The stratosphere is ripe for close study, scientists say. It is where the sun continuously breaks apart molecules of ozone, which is made up of three oxygen atoms. The third tends to bind with human-made chlorofluorocarbon refrigerants in the atmosphere. While those chemicals have been mostly banned, the stray oxygen atoms stay married to chlorine or fluorine for 50 years, unavailable to become part of new ozone molecules, thereby depleting the ozone layer and altering the natural balance.
Perlan II could take samples and use lasers to observe and measure concentrations of chemicals. It is also expected to provide data on how the air mixes at such high altitudes, a phenomenon that is crucial to the planet’s heat balance.
The altitude is not completely virgin territory; the space shuttle, which was in effect a glider on its way back to earth, used to traverse it at several times the speed of sound.

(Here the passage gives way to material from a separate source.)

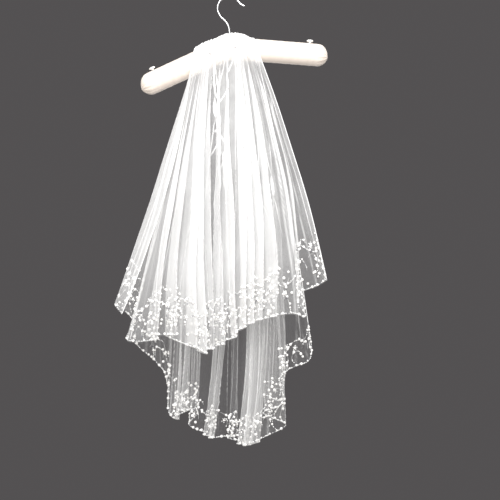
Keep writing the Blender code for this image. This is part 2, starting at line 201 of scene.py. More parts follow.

Spy planes like the SR-71 Blackbird have reached that altitude, but only for brief periods in their parabolic flight, according to Mr. Warnock. Perlan’s plan is to cruise for hours at a time, in peaceful silence. The U-2 spy plane — Mr. Enevoldson has flown a civilian version — tops out at a height of about 70,000 feet. (The exact number is classified.) A year ago, Felix Baumgartner reached 128,100 feet in a balloon before skydiving out, but it would be difficult to navigate a balloon into the ozone hole.
“The idea of extended observations from a platform in the 70-to-90,000 foot range has huge potential scientific advantages,” said James G. Anderson, a climate scientist at Harvard who is not affiliated with the project.
But he added that in an era of remote-controlled drones, human pilots were something of a liability. “When you start delivering mass to 90,000 feet, or even 70,000 feet, every kilogram makes a huge difference, and it either goes into the payload or into the pilot,” he said. “Even a skinny pilot is still four or five instruments.”
But that is not the point, say Perlan’s backers, who hope to inspire a new generation of aeronautical adventurers.
After all, Mr. Warnock said, “you could run the Indy 500 or the Reno air races with drones, too.” But “it wouldn’t be the same.”